DWJ: OT Books set at universities
SCWoody423 at yahoo.com
Sat Feb 16 07:06:48 EST 2002
----- Original Message -----
From: "Melissa Proffitt" <Melissa at Proffitt.com>
To: <dwj at suberic.net>
Sent: Saturday, February 16, 2002 7:18 AM
Subject: Re: DWJ: OT Books set at universities
> On Mon, 11 Feb 2002 12:30:00 -0500 (EST), lpuszcz at uoft02.utoledo.edu
> But my sister-in-law was just uninformed. Active snobbery comes from
> something else: the desire to be superior to someone else. There are a
> adults who would like to believe that reading YA fiction is an inferior
> mental exercise to reading "grownup" books. These people should be locked
> in a closet with _Hexwood_ and sufficient food to survive on until they
> figure it out. :)
Heh heh. I know an English teacher who could do with that treatment. I might
be wrong, since this is only based on one conversation with him, but he
seemed to think that the only books worth reading were Grown Up and Real
Life and Gritty, and that "children's books" are somehow below him.
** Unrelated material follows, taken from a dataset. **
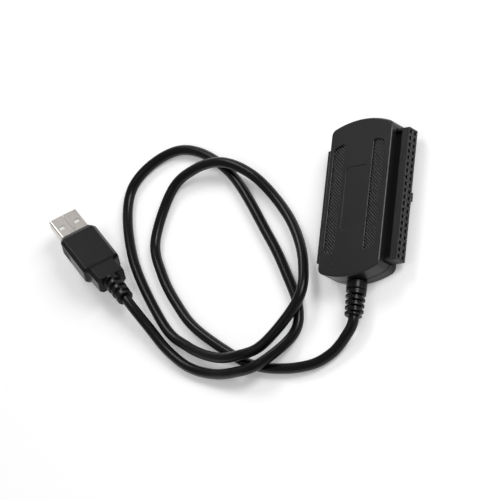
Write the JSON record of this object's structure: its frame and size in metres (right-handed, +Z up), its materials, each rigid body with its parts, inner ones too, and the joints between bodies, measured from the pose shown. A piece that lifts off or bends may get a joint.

The best books, in my opinion, are accessible to all ages, or a wide range
of ages. Philip Pullman is a classic example of a misconception of target
audience by publishers. "His Dark Materials" isn't really for children,
although it has young protagonists and is accessible to children. "Doctor
Who" suffers this too - it is often thought of as a children's series. The
books have developed a long way from the TV show, and even that wasn't
really "for children".
> Melissa Proffitt
> (rambling late at night)
Urk. Caleb Woodbridge - rambling at Saturday lunchtime.